Eric and I met in a singles ward. At the time we left that ward, I'd been a member of it for just over two and a half years. When I joined that particular ward, it was the easiest transition I had ever made. By the time I actually officially joined, I'd been attending ward activities, Family Home Evening, Enrichment Meeting, and even singing in the ward choir on occasion, all for over a year. As you might guess, actually moving my membership record and becoming a bona-fide member of the ward was easy as pie. I had friends galore, and immediately felt like I had a place and belonged.
(Why do we say "easy as pie"? Have you ever tried to make pie crust? I have. There is nothing easy about it!)
Before I joined the singles ward, I was in a family ward for over three years. I LOVED it. It reminded me of my parents' ward in Cedar City, the ward I grew up in. I had faithful, thoughtful, go-the-extra-mile home teachers AND visiting teachers. I had callings that I loved (Young Women Secretary, Laurel Advisor, Primary Chorister)(I was also assistant camp director and camp director once each, and I didn't love either of those so much). I felt surrounded by fun, quirky, good-hearted, lovable people of all ages and life situations. I was so happy there that when Heidi (who was already attending the singles ward) wanted us to move from our apartment complex, I stalled her for about a year, just so I could keep attending church with these people.
In fact, I made so many good, true friendships in that ward that when Eric and I married, (two and half years after I moved, remember), at least 50 or so of them came to our reception and stood in line for 30 to 60 minutes, just so they could shake our hands (or get a hug), and eat a piece of pie. Amazing.
Well as it turns out, in addition to having an overactive (some might say hyperactive) imagination, it appears I also suffer from selective amnesia.
Two days ago, I was reading in my journal. I read some entries that I had written back in say, 2000 or so, which was coincidentally the time that I had just started attending this new family ward. Lest you forget, this is the ward which ended up being full of all those great reception-standing, pie-eating, (wedding-gift-giving) people.
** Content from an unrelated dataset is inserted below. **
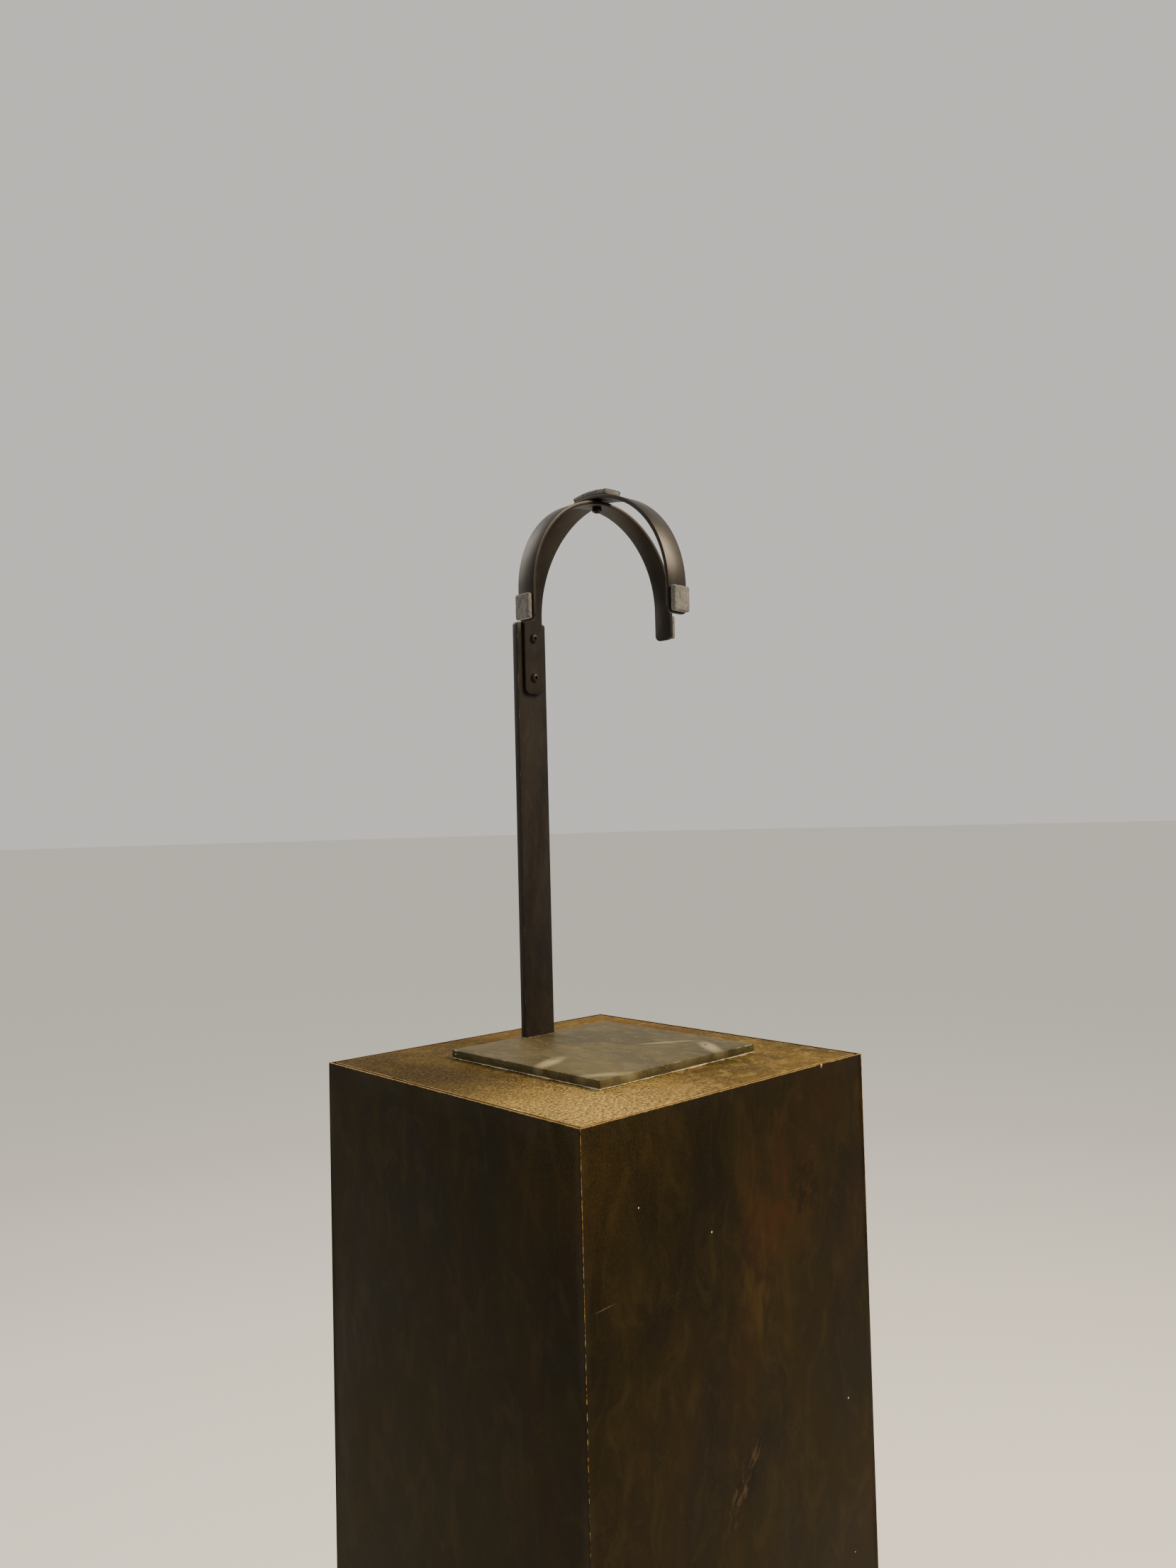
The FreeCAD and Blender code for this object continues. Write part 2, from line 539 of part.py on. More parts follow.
def make_joint_fixings():
    """Button-head screws and nuts that clamp the spine's tail to the post."""
    screws, nuts, bores = [], [], []
    face = f"{POST_FRONT} - strap_thick"
    back = f"{POST_FRONT} + post_thick"
    reach = "strap_thick + post_thick + small_nut_height + small_stand"
    for row in range(JOINT_SCREWS):
        z = f"{JOINT_LOW} + {row} * small_spacing"
        screws.append(cylinder(f"joint_head_{row}", "0", f"{face} - small_head_height", z, "small_head",
                               "small_head_height", "+Y"))
        screws.append(cylinder(f"joint_shank_{row}", "0", face, z, "small_radius", reach, "+Y"))
        nuts.append(hexagon(f"joint_nut_{row}", "0", back, z, "small_nut_across", "small_nut_height", "+Y"))
        bores.append(cylinder(f"joint_bore_{row}", "0", back, z, "small_radius", "small_nut_height", "+Y"))
    sub_part(on_mount(fuse("post_screws", *screws)))
    sub_part(on_mount(cut("post_nuts", fuse("post_nut_blanks", *nuts), fuse("post_nut_bores", *bores))))


def make_crown_fixings():
    """One screw pins the two straps where they cross, with a spacer between them."""
    nut_top = f"({CROSS_TOP} - strap_thick - seat_gap)"
    nut_bottom = f"({nut_top} - small_nut_height)"
    head = crown_hole("crown_head", "small_head", "cradle_height", "cradle_height + small_head_height")
    shank = crown_hole("crown_shank", "small_radius", f"{nut_bottom} - small_stand", "cradle_height")
    sub_part(on_mount(fuse("crown_screw", head, shank)))
    blank = hexagon("crown_nut_blank", "0", SPINE_MIDDLE_Y, nut_bottom, "small_nut_across",
                    "small_nut_height")
    bore = crown_hole("crown_nut_bore", "small_radius", nut_bottom, nut_top)
    sub_part(on_mount(cut("crown_nut", blank, bore)))
    low, high = f"({CROSS_TOP} + seat_gap)", "(cradle_height - strap_thick - seat_gap)"
    disc = crown_hole("spacer_disc", "small_head", low, high)
    sub_part(on_mount(cut("crown_spacer", disc, crown_hole("spacer_eye", HOLE_RADIUS, low, high))))


def make_felts():
    """Felt where the straps meet the helmet: on the crown, the forehead and both temples."""
    width = "(spine_width - 2 * felt_margin)"
    ring = half_ring("crown_ring", SPINE_MIDDLE_Y, SPINE_MIDDLE_Z, "(spine_radius + felt_thick)",
                     "felt_thick", width, "X")
    patch = doc.addObject("Part::Common", "crown_patch")
    patch.Base = ring
    patch.Tool = centred_box("crown_slice", "0", SPINE_MIDDLE_Y, SPINE_MIDDLE_Z, width, "felt_crown_length",
                             "spine_radius + 2 * felt_thick")
    head_room = crown_hole("crown_head_room", "small_head + felt_margin", "cradle_height - felt_thick",
                           "cradle_height + 2 * felt_thick")
    sub_part(on_mount(cut("felt_crown", patch, head_room)))
    front_y = f"{SPINE_MIDDLE_Y} - spine_radius - felt_thick / 2"
    front = centred_box("front_strip", "0", front_y, f"{SPINE_MIDDLE_Z} - spine_front + felt_margin", width,
                        "felt_thick", "felt_length")
    sub_part(on_mount(group("felt_front", front)))
    bottom = f"{CROSS_MIDDLE_Z} - cross_leg + felt_margin"
    for side, sign in (("left", -1), ("right", 1)):
        x = f"{sign} * (cross_radius + felt_thick / 2)"
        strip = centred_box(f"{side}_strip_felt", x, SPINE_MIDDLE_Y, bottom, "felt_thick",
                            "cross_width - 2 * felt_margin", "felt_length")
        sub_part(on_mount(group(f"felt_{side}", strip)))


def check_and_export():
    """Every object must have recomputed, and every sub-part must be a valid solid, before any file."""
    doc.recompute()
    for thing in doc.Objects:
        if "Invalid" in thing.State or "Error" in thing.State:
            raise RuntimeError(f"{thing.Name} failed: {thing.State}")
    for thing in finished:
        if thing.Shape.isNull() or not thing.Shape.isValid() or not thing.Shape.Solids:
            raise RuntimeError(f"{thing.Label} has no valid solid")
    os.makedirs("parts", exist_ok=True)
    for thing in finished:
        thing.Shape.exportStep(f"parts/{thing.Label}.step")
        size = thing.Shape.BoundBox
        print(f"{thing.Label}: {len(thing.Shape.Solids)} solids, {thing.Shape.Volume:.0f} mm3, "
              f"{size.XLength:.1f} x {size.YLength:.1f} x {size.ZLength:.1f} mm")
    print(f"{len(finished)} sub-parts written")


make_skins()
make_carcass()
make_base_panel()
make_ballast()
for corner_name, (x_sign, y_sign) in CORNERS.items():
    make_foot(corner_name, x_sign, y_sign)
make_foot_fixings()
make_lid()
make_mount_bolts()
make_plate_and_pad()
make_post()
make_spine()
make_crossbar()
make_joint_fixings()
make_crown_fixings()
make_felts()
check_and_export()
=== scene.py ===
import math

import bmesh
import bpy
from mathutils import Matrix, Vector


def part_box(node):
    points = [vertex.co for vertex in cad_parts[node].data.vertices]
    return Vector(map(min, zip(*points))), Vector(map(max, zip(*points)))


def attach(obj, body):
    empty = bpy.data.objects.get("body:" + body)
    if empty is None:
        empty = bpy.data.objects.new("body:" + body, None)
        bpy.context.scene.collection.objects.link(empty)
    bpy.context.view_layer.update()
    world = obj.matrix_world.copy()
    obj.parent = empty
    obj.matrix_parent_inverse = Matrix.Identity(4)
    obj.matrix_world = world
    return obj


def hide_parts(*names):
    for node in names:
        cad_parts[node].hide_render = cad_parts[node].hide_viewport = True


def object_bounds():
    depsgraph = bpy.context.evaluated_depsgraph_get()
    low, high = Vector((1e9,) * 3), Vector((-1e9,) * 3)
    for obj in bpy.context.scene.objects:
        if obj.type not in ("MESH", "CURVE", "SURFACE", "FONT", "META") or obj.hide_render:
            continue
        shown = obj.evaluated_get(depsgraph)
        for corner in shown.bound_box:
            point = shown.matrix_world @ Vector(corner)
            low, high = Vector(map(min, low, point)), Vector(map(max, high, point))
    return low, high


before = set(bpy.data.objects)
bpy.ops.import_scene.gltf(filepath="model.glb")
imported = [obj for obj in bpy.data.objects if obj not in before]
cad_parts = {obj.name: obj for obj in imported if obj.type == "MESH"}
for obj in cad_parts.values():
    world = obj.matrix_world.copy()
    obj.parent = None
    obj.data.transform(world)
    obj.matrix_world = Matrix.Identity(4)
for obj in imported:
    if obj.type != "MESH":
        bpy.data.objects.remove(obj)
cadLow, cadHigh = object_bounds()
mm = 0.001
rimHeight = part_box("skin_front")[1].z
print("frame loaded:", len(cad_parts), "nodes")


def hexColour(code):
    # sRGB hex to the linear colour that a shader takes
    channels = [int(code[i:i + 2], 16) / 255 for i in (1, 3, 5)]
    return [c / 12.92 if c <= 0.04045 else ((c + 0.055) / 1.055) ** 2.4 for c in channels] + [1.0]


def perMm(size):
    # noise scale whose features are about this many millimetres across
    return 1 / (size * mm)


smoothly = {"interpolation_type": "SMOOTHSTEP"}
inColour = {"data_type": "RGBA"}


def addNode(tree, kind, settings, inputs):
    node = tree.nodes.new("ShaderNode" + kind)
    for name, value in settings.items():
        setattr(node, name, value)
    for name, value in inputs.items():
        if isinstance(value, bpy.types.NodeSocket):
            tree.links.new(value, node.inputs[name])
        else:
            node.inputs[name].default_value = value
    return node


def newMaterial(name):
    material = bpy.data.materials.new(name)
    material.use_nodes = True
    tree = material.node_tree
    return material, tree, tree.nodes["Principled BSDF"]


def takeUp(piece):
    # the only selected object, and the active one
    bpy.ops.object.select_all(action="DESELECT")
    piece.select_set(True)
    bpy.context.view_layer.objects.active = piece


def applyPlace(piece, name=None):
    takeUp(piece)
    bpy.ops.object.transform_apply(location=True, rotation=True, scale=True)
    if name:
        piece.name = name
    return piece


def startCube(name, low, high):
    bpy.ops.object.select_all(action="DESELECT")
    middle = (Vector(low) + Vector(high)) / 2
    bpy.ops.mesh.primitive_cube_add(size=1, location=middle, scale=Vector(high) - Vector(low))
    return applyPlace(bpy.context.object, name)


def startRound(name, radius, low, high, sides=48, middle=(0, 0)):
    # an upright cylinder, or a prism with two corners on the X axis
    bpy.ops.object.select_all(action="DESELECT")
    place = (middle[0], middle[1], (low + high) / 2)
    bpy.ops.mesh.primitive_cylinder_add(vertices=sides, radius=radius, depth=high - low, location=place,
                                        rotation=(0, 0, math.pi / 2))
    return applyPlace(bpy.context.object, name)


def edit(piece):
    takeUp(piece)
    bpy.ops.object.mode_set(mode="EDIT")


def leave():
    bpy.ops.object.mode_set(mode="OBJECT")


def choose(piece, kind, test):
    # in edit mode, selects the vertices, edges or faces that pass the test
    bpy.ops.mesh.select_mode(type={"verts": "VERT", "edges": "EDGE", "faces": "FACE"}[kind])
    bpy.ops.mesh.select_all(action="DESELECT")
    mesh = bmesh.from_edit_mesh(piece.data)
    for element in getattr(mesh, kind):
        if test(element):
            element.select = True
    mesh.select_flush_mode()
    bmesh.update_edit_mesh(piece.data)


def middleOf(edge):
    return (edge.verts[0].co + edge.verts[1].co) / 2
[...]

I didn't feel like I fit in there. I felt like I was hopelessly different from all those people, that they didn't understand me, and that I probably would never be able to understand them. I felt isolated and alone.
Funny how that works, huh?
Monday night I went for a jog/walk around the neighborhood. As I saw people that I vaguely recognized (but couldn't remember or haven't learned their names), I waved and smiled, rather than pretending I didn't see them. This morning as I left for work, I saw a female neighbor out on her front porch with one or two of her children. I don't know their names, and I was late, so I didn't run over and start a conversation right then. But I waved, and she waved back.
And I feel better. Much much better.
(p.s.--Happy independence to you all! I've been re-reading the Constitution in honor of the season. If you can find about 30 minutes or so, it's really quite a good use of that time. Or you can do it like I am, and read for 5-10 minutes 4-6 times.)